Anybody have any ideas on what I might be able to try doing for this? Also, is there any way I can trim a Polaroid pic without damaging the picture? I have some from two different cameras I’m considering using and the material they’re printed on seems different between the two cameras.
My answer:
Good morning!
I’m sure that Polaroid DOES look out of place! They have always had those wide margins, heavy thickness and “different” glossiness from other pictures.
If this were me, I’d take that Polaroid to a copy shop (if you don’t have a color copier at home), and make a copy of it - either on plain paper, or photo paper. Then cut it to look like your other pictures on the page. You can’t really cut the actual picture without ruining it.

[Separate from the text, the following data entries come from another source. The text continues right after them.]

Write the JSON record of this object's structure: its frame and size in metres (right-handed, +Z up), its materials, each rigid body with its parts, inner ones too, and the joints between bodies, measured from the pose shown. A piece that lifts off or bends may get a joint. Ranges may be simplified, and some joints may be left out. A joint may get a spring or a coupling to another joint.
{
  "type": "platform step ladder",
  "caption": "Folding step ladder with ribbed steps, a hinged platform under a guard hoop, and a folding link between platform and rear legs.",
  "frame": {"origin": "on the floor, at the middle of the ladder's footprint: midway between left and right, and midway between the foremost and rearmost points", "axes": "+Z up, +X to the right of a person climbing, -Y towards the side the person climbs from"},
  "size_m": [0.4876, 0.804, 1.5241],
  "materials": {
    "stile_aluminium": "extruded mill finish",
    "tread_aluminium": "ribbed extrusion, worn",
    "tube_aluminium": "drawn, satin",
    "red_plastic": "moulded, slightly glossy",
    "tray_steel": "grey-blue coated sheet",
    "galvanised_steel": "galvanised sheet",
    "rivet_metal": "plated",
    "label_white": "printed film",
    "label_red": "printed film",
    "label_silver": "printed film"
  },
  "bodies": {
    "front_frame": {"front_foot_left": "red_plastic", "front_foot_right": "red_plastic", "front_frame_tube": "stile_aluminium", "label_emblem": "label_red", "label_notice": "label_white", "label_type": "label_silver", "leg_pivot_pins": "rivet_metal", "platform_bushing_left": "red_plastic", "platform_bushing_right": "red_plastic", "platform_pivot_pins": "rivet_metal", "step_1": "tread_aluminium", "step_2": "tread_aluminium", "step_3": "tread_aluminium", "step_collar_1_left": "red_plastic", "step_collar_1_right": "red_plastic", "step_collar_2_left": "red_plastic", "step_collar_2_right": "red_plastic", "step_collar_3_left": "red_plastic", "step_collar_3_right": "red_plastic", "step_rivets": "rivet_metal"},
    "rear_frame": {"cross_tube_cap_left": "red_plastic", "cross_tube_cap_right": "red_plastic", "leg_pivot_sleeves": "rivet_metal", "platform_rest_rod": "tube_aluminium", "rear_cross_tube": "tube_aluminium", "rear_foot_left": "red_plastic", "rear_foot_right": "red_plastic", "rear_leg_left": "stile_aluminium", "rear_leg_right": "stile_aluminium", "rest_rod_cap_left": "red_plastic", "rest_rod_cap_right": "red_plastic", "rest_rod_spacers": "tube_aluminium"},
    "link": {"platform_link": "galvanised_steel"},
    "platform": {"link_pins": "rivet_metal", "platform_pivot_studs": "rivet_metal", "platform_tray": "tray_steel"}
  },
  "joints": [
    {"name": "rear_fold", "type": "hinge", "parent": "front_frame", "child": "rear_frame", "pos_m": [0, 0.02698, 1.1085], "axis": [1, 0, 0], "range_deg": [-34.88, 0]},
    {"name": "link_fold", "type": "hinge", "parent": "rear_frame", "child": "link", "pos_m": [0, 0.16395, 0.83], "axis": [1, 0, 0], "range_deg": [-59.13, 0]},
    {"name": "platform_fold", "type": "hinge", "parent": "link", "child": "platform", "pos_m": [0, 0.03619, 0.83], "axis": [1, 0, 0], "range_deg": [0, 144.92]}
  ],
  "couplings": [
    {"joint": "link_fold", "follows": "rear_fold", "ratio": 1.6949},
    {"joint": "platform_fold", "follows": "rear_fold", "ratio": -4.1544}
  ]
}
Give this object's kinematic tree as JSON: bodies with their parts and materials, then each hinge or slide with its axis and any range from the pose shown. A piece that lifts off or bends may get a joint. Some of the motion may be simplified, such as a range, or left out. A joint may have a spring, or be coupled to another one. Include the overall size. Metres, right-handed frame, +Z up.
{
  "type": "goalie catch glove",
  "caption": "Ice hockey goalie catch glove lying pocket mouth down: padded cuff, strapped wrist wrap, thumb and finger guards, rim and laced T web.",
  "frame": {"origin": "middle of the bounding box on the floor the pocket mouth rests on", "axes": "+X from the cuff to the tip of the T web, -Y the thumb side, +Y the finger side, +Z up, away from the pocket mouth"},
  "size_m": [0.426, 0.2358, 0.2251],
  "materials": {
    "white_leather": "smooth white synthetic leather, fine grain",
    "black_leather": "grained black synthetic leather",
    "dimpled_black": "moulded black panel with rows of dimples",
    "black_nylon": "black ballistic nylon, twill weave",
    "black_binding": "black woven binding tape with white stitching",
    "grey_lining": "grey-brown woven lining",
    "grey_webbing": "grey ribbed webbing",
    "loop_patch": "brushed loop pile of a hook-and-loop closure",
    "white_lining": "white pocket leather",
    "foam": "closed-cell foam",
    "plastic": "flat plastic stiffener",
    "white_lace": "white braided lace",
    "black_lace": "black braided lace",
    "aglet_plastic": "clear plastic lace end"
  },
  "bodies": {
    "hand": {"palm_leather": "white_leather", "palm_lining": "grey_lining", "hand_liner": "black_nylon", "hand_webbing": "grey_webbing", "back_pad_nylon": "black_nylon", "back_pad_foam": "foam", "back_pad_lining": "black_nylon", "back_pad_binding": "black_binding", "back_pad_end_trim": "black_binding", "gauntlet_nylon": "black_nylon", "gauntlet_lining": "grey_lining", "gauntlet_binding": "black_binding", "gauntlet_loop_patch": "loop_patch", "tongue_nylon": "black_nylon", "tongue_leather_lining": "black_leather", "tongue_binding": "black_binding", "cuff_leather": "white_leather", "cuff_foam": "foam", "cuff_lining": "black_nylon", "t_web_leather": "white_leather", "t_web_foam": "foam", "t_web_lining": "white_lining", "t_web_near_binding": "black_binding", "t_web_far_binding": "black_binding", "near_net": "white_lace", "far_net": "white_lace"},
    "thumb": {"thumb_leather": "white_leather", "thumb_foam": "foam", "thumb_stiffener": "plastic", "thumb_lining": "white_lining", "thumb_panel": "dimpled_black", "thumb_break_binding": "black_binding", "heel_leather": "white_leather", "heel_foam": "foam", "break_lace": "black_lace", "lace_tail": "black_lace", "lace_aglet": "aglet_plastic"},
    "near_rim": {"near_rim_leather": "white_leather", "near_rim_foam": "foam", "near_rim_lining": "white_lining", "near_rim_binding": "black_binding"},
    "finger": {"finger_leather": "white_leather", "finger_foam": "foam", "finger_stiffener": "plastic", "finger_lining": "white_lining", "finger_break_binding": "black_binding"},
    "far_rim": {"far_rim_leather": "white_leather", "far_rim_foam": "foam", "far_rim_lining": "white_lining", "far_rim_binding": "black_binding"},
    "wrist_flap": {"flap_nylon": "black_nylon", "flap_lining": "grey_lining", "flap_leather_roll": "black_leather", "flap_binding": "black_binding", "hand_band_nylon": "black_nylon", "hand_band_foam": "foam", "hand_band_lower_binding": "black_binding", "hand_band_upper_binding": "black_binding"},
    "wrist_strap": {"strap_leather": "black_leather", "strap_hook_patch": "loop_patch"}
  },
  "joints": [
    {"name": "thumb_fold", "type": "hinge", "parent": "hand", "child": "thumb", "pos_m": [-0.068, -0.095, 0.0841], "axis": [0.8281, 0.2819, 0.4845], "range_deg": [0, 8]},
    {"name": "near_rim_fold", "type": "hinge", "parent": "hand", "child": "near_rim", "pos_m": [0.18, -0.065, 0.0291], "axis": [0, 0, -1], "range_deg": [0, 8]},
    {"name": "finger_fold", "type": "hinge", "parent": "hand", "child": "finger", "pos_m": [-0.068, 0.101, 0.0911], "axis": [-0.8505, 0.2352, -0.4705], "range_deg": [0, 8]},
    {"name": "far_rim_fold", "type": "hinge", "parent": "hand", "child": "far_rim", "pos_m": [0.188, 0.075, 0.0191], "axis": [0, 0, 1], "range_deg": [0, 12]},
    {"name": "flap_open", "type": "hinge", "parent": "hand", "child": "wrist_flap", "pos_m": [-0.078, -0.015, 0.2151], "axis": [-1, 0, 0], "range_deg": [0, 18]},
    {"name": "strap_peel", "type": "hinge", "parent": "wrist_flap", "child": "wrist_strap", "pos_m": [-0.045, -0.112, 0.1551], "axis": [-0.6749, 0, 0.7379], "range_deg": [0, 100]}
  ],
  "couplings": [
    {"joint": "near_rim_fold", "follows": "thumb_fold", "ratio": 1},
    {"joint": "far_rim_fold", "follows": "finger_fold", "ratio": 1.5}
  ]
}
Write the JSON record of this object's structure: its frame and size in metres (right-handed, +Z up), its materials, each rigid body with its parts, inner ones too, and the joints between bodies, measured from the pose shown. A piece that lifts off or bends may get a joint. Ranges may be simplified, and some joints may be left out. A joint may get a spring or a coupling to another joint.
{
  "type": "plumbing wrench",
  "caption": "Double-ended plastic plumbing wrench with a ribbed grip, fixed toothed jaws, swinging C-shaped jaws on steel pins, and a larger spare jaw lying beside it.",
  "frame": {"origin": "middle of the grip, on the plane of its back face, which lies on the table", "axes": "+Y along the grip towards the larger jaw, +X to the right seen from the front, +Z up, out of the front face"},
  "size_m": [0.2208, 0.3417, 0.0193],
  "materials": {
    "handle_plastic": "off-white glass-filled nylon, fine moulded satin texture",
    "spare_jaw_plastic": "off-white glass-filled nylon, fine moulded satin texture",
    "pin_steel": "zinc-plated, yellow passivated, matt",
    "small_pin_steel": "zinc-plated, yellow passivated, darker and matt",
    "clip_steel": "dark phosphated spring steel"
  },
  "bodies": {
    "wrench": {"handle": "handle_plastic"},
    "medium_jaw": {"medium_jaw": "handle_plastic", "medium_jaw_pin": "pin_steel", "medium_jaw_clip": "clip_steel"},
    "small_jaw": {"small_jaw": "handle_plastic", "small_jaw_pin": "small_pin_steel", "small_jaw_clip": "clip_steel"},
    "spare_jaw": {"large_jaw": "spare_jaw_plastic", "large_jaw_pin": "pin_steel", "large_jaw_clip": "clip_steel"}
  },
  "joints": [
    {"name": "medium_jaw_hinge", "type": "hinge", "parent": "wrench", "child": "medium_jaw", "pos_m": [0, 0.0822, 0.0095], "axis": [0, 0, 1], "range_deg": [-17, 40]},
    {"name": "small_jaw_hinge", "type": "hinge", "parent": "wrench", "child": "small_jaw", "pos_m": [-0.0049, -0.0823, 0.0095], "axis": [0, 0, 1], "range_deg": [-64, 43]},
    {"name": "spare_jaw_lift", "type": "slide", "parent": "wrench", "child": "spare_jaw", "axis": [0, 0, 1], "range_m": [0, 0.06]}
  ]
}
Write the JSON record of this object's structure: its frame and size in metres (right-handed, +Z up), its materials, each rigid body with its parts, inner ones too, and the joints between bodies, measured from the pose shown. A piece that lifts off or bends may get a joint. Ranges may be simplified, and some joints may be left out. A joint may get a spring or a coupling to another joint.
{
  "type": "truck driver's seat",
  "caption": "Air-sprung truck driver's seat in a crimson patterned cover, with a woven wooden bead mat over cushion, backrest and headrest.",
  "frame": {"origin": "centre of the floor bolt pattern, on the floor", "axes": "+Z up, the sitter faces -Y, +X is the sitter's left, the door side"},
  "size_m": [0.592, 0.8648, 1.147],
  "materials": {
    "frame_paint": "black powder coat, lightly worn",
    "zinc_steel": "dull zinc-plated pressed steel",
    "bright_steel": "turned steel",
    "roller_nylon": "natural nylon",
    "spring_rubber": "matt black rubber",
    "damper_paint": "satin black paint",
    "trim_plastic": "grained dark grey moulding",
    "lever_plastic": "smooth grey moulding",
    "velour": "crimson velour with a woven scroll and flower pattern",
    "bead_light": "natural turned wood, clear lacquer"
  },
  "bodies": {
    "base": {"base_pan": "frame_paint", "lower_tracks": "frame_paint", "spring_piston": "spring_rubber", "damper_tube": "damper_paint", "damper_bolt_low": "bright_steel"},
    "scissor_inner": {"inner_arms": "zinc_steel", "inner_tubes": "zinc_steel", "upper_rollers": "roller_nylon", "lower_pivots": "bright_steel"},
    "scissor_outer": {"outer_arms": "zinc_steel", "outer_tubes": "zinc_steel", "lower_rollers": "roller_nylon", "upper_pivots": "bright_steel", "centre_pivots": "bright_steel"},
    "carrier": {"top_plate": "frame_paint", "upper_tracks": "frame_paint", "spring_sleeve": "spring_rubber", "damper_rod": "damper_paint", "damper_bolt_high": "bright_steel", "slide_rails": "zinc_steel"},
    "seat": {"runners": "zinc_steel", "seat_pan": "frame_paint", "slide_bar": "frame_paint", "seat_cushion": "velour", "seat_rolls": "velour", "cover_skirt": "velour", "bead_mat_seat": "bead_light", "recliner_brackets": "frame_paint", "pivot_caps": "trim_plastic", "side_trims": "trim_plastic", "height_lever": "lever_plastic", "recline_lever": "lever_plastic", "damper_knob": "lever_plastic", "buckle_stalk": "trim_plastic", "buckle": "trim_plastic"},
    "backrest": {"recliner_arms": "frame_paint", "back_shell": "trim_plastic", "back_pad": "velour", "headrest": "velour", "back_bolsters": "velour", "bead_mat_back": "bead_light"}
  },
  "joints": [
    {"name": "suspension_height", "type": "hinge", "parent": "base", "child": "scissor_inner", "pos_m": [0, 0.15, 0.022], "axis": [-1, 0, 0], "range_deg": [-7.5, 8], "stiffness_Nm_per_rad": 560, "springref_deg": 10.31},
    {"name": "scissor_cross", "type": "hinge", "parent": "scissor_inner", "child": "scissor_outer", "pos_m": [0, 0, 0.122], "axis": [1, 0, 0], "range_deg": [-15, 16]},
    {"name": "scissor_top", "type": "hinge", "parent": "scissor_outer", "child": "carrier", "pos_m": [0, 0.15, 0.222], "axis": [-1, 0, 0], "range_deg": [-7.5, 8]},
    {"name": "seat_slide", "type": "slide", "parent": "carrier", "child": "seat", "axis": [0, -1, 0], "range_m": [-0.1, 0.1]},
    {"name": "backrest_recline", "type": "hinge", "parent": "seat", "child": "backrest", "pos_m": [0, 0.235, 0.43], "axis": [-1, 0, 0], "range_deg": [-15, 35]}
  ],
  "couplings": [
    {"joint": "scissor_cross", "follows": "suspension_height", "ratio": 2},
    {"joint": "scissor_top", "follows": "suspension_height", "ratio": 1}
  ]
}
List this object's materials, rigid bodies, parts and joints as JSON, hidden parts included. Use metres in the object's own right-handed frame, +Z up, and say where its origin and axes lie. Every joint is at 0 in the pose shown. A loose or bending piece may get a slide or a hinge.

As far as mixing the two materials used by different cameras, I have done that on a page and it looks “ok”, but color copying fixes so many of these types of oddities. Since you’ll pay by the “page, you may want to put several pictures on an 8.5 x 11 piece of paper and get one copy with all of them, that you can then cut apart. Attach the pictures to the paper by rolling a piece of tape, sticky-side out, into a band and pressing to the back of the photo. Then press the photo to the paper. These are easy to remove once your copy is done, and doesn’t hurt the photo.
Let us know how this turns out for you.